The academic integrity and scientific credibility of academic institutions can quickly be called into question when they forge partnerships with Philip Morris (now Altria), a tobacco giant with a long history of manipulating science and public policy.
Philip Morris gave Duke University $37 million over ten years from 2004 to 2014. This grant helped to fund the Duke Center for Smoking Cessation. The Center’s director, Jed Rose, has made the case for e-cigarettes—promoted by tobacco companies to spin off their own brands as a smoking cessation method—as recently as 2016, despite the fact that the FDA has not approved any electronic cigarette products as effective cessation aids. In Rose’s author disclosure, he acknowledges that he has accepted tobacco industry funding, that he serves as a consultant to Philip Morris International “specifically to support reduced risk products,” and that he is listed as an inventor on a nicotine inhalation technology sold to Philip Morris. Other than Rose’s personal funding disclosure and an indirect mention on an outdated program history timeline, nowhere on the its website does the Center explicitly disclose the decade of tobacco industry funding. As Philip Morris works to promote smoking cessation products, it has actually advertised for dual use of the cigarettes in addition to the patch by using the campaign for its Marlboro brand, “for when you can’t smoke.”
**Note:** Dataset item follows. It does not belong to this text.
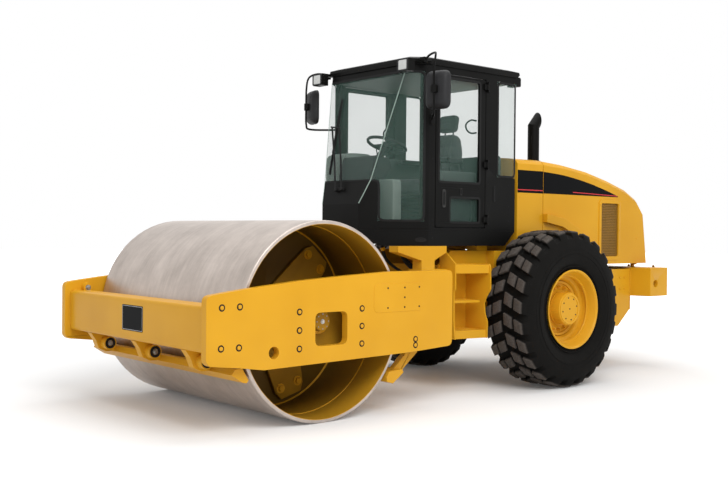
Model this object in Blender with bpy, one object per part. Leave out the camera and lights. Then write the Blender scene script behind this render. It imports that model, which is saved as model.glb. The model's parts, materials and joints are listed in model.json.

In 2006, Philip Morris entered into a $1.3 million contract with Virginia Commonwealth University. The contract’s restrictive terms included barring professors from publishing the results or talking about their studies without the company’s permission. Additionally, all patents and other intellectual property rights for work conducted under the contract would belong to the company, not the university researcher.
The contract’s terms are in stark contrast to the university’s own guidelines for industry-sponsored research. Sheldon Krimsky, an expert on corporate influence on medical research at Tufts University, wrote: “when universities sign contracts with these covenants, they are basically giving up their ethos, compromising their values as a university. There should be no debate about having a sponsor with control over the publishing of results.”
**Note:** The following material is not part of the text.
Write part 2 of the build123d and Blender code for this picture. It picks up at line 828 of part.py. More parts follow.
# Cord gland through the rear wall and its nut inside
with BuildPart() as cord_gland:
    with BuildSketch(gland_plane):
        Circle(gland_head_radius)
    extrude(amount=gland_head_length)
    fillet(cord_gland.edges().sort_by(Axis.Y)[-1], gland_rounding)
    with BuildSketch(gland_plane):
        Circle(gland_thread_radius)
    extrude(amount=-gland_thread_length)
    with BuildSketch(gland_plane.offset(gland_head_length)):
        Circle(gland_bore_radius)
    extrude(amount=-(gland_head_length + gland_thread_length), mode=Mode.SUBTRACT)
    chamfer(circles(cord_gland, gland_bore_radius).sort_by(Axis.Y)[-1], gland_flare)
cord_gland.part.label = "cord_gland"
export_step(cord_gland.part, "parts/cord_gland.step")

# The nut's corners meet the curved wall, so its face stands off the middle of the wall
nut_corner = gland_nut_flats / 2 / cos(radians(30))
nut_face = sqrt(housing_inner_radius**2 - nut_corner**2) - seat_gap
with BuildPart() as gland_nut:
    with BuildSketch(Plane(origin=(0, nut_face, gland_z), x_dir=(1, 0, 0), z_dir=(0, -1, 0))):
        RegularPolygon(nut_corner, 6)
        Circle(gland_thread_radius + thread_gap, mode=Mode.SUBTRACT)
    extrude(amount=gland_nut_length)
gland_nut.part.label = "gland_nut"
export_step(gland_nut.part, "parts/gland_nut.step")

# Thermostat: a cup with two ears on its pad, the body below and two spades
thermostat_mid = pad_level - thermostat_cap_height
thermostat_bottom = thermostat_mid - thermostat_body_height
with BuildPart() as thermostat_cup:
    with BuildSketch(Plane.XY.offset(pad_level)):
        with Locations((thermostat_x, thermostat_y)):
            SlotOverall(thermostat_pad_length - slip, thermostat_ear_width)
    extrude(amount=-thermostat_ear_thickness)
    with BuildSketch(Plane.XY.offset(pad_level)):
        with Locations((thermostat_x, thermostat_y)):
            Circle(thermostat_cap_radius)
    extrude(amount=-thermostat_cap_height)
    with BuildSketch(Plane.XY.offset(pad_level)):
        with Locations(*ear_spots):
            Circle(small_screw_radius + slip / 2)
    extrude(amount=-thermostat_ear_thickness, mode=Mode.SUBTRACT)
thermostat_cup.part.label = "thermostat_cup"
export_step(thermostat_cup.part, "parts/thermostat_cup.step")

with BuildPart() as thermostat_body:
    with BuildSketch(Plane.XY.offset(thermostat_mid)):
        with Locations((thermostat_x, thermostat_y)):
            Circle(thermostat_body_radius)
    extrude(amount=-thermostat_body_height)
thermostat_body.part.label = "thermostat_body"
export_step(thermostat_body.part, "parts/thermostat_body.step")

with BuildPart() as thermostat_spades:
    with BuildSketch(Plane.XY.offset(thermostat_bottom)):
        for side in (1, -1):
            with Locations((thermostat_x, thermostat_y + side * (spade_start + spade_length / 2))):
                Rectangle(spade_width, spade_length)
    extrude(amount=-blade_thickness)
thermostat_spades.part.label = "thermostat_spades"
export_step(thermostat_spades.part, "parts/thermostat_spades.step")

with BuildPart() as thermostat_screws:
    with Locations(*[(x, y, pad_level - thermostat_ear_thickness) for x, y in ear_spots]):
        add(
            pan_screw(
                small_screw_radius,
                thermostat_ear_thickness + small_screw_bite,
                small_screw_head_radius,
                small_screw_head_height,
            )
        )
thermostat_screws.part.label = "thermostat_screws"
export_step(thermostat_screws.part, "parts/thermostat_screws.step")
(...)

The contract was established while the President of VCU, Eugene Trani, was a member of the board of directors of Universal Corporation, a leaf tobacco company, which sells its product to tobacco manufacturers including Philip Morris. Trani also led the development of the Virginia Biotechnology Research Park, including the building that houses the $350 million Philip Morris Center for Research and Technology, where the company is conducting research into “reduced risk” products including smokeless tobacco.
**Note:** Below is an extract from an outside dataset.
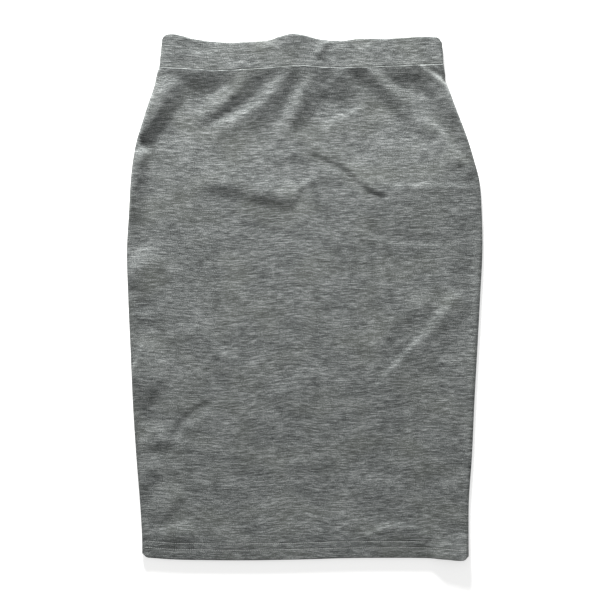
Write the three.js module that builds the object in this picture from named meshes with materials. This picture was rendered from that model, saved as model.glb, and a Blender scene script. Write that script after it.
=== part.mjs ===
// Pencil skirt in marl jersey, laid flat on its back panel with the front panel uppermost.
// Millimetres, +Z up, +Y towards the waist, +X to the right of someone looking down on the front.
// The origin is on the surface it lies on, under the middle of the skirt's bounding box.
import * as THREE from "three";

// Cloth and trim, as the sizes that a maker works with
const CLOTH = 1.3; // one layer of jersey
const ELASTIC = 1.2; // woven elastic inside the waistband
const BAND_WALL = 2 * CLOTH + ELASTIC;
const SEAM_GAP = 0.3; // between two pieces where they are sewn together
const LAY_GAP = 0.35; // between two pieces that lie on each other
const ALLOWANCE = 9; // width of the overlocked seam allowances inside
const HEM_TURN = 19; // depth of the turned-up hem
const STEP = 2.5; // length over which a wall goes from one thickness to the next
const SIDE_TURN = 5; // how far in from the side seam the cloth has turned level
const WAIST_LAYERS = 1.7; // layers that the allowances add under the waist seam, pressed together
const SIDE_LAYERS = 1.1; // layers that the side seams' allowances add, pressed to the back
const EDGE_ROUND = 2; // how far in a sewn or folded edge is rounded off
const WAIST_DIP = 1.3; // how deep the front's outer face dips to the waist seam
const BACK_DIP = 0.7; // how deep the back's does
const HEM_CLOSE = 0.9 * CLOTH; // how much the inner face of a hem is rounded off at its fold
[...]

In February 2007, Philip Morris USA announced a $25 million gift to the University of Virginia, the largest corporate gift ever received by the university, to support “independent research” to “help prevent youth smoking, improve the effectiveness of smoking-cessation efforts and reduce the harm caused by smoking.” This grant was part of a $176 million effort to implement programs aimed at helping young people avoid risky behaviors, such as smoking. Just a few years later, in 2010, John T. Casteen III, who was president at the time of Philip Morris’ grant to UVA, was appointed to the board of directors of Altria.
As Philip Morris increased its funding of university research into smoking cessation efforts, a 2012 Surgeon General report, Preventing Tobacco Use Among Youth and Young Adults, concluded that, “there is a causal relationship between advertising and promotional efforts of the tobacco companies and the initiation and progression of tobacco use among young people,” that “The evidence is suggestive…that tobacco companies have changed the packaging and design of their products in ways that have increased these products’ appeal to adolescents and young adults,” and that “the tobacco companies’ activities and programs for the prevention of youth smoking have not demonstrated an impact on the initiation or prevalence of smoking among young people.”
These three schools have all been used by in the tobacco industry in a concerted public relations and marketing strategy designed to improve its image after being exposed over decades as purveyors of disinformation that harmed millions of lives.